UW professor to head NASA team

Photo courtesy of: uwyo.edu UW Assistant Professor Hannah Jang-Condell leads a NASA research team that will explore the evolution of planet formation, modeling disks around young stars that are in the process of forming their planets.
Photo courtesy of: uwyo.edu
UW Assistant Professor Hannah Jang-Condell leads a NASA research team that will explore the evolution of planet formation, modeling disks around young stars that are in the process of forming their planets.

NASA recently launched the Nexus for Exoplanet System Science (NExSS), a cross-discipline effort bringing together researchers from various space-related fields to search for habitable planets outside our solar system called exoplanets.

The space agency selected University of Wyoming’s own Hannah Jang-Condell, assistant professor of physics and astronomy, to lead a team whose focus will be planet formation.

Since the first discovery of an exoplanet 20 years ago, the Kepler Mission has confirmed 1,020 exoplanets and found 4,633 potential others. With the field growing quickly, NASA is aiming to find new directions for projects and research.

Q: Can you talk about your research?

Jang-Condell (HJ): My research is on how planets form. I’m interested in learning how we get planets forming around our own sun and star and other stars other than our sun. There’s a large diversity of planets. You see exoplanets that are as massive as Jupiter on really tight orbits. They’re so close that they whip around their star in three days. On those planets, a year is three days. There are also some planets that are really far off, that are even farther from their stars than Pluto is from our sun, so there’s a lot of diversity in terms of planets and exoplanets. I’m interested in how they form and how they get to have different properties.

Q: How do you do that?

HJ: A lot of my research is doing computational simulation. Planets form from a disk of gas around a young star. It’s stuff left over from the star formation process and so there’s this disk of material and that’s when giant planets have to form because there’s still gas around or else you don’t get a gas giant. I look at how forming planets interact with that disk and one of the goals is to interpret observations of these disks around young stars. They have features like gaps, spiral arms and clumps. I’m looking at how those structures relate to planet formation.
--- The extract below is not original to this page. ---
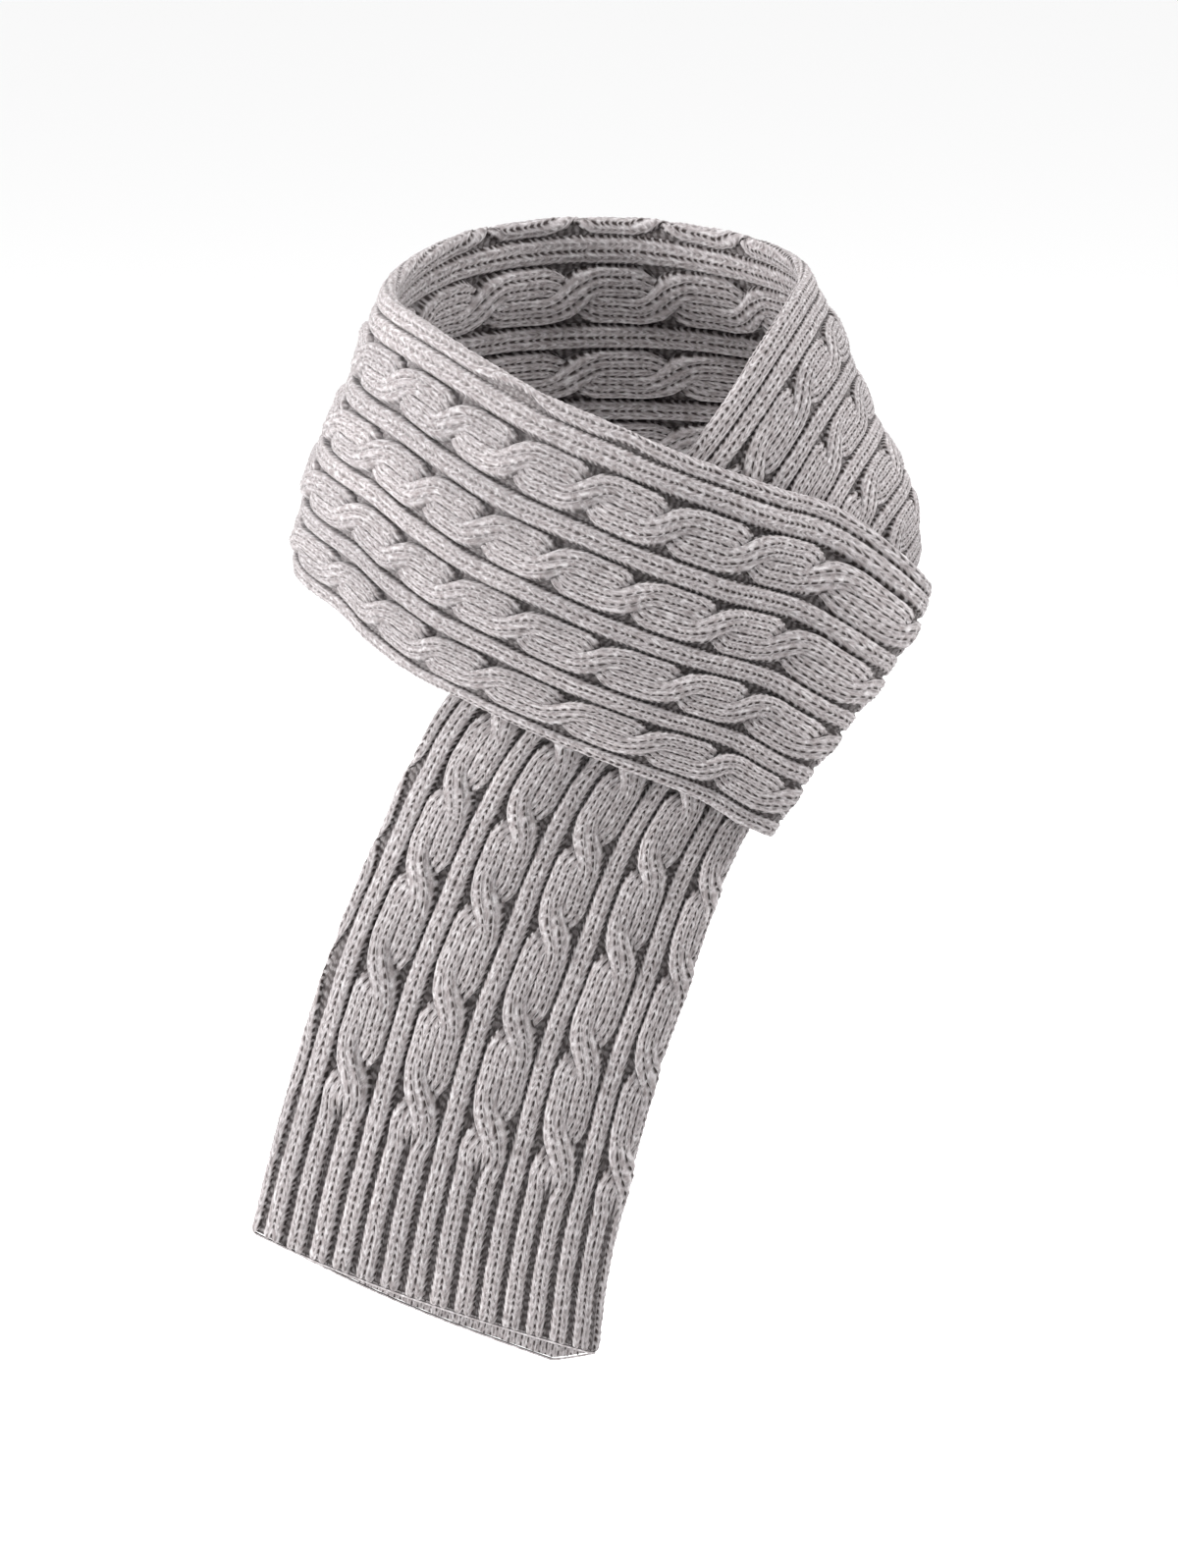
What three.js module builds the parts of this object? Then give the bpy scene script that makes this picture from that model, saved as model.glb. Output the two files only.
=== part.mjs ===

Q: How will NExSS help the study of exoplanets?

HJ: NASA is trying to gather a bunch of interdisciplinary scientists together. Traditionally with NASA, there’s been the astrophysics division and they do astrophysics. There’s been the planetary science division, which studies planets. They’re trying to get more interactions between those two sides because if you’re studying exoplanets, you need to understand astrophysics and the stars around which these other planets exist, but you also need to know about planet properties, which we can learn from the planets in our own solar system. The ultimate question is that of habitability. Can these other planets support life, do they have life, if they have life, could we detect it? 

Q: What do you like about NExSS?

HJ: It’s a way for me to continue doing my research but also to explore other avenues of research that I maybe hadn’t thought about before by talking to these other people who are doing interesting science also, trying to find ways that we can work together to solve new and interesting problems with exoplanets.